BM Section informal settlement resident, Thobile Funani said, “When there is crime taking place, police blatantly tell you that they cannot come. But when it’s time for them to come to shebeens and raid alcohol, they will willingly come.”
Funani said women being killed by their partners was common in the area yet no arrests are being made. “There was an incident where I was arrested while trying to stop a fight between a husband and wife who were stabbing each other. The Commission doesn’t seem to have had any impact.”
Site B resident and SJC member, Ntuthuzelo Vika said the community’s distrust of the police led to vigilantism. “There is a lot of fear among people in informal settlements because they get robbed while going to a police station to open a case. There are also many instances where police say they cannot enter an informal settlement because it’s dark and there are no roads.”
According to the SJC, “One of the most damning findings of the O’Regan-Pikoli Commission of Inquiry was that human resource allocations appeared to be systematically biased against poor black communities. The Commission concluded that “the survival of this system is evidence of a failure of governance and oversight in every sphere of government”.
Police Resources Case
On 31 March 2016, the SJC along with Equal Education and the Nyanga Community Police Forum asked the Equality Court to compel the Minister of Police, the National Police Commissioner and the Western Cape Commissioner to revise the police’s human resources allocation process. After numerous delays, the case was heard in November 2017 and again in February 2018.

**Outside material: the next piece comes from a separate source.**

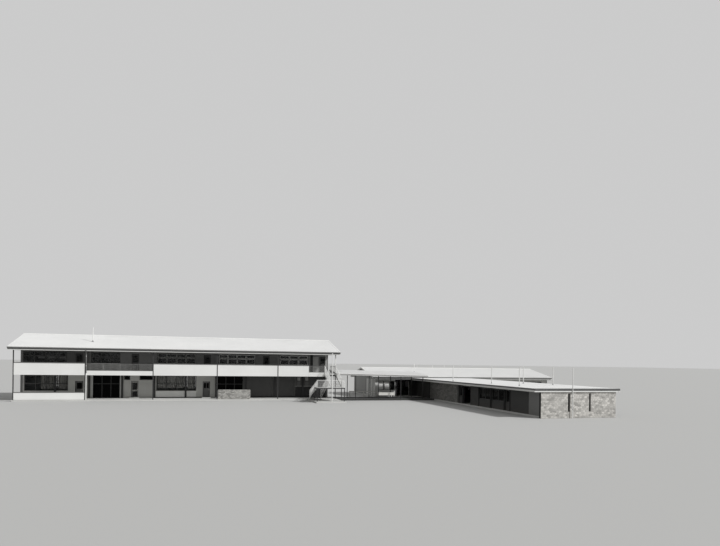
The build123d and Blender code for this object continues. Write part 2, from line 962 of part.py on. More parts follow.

Judge MJ Dolamo found, in December 2018, that the allocation of police resources in the Western Cape unfairly discriminated on the basis of race and poverty. But in January 2019, SAPS applied for leave to appeal the Equality Court’s ruling.
Updating GroundUp on Wednesday, Khensani Motileni of the SJC’s said that developing guidelines on visible policing in informal settlements was yet to be addressed in court. She said the SJC had filed papers in the Constitutional Court in April this year regarding these guidelines which Minister Cele opposed. She said they were waiting on directives from the ConCourt.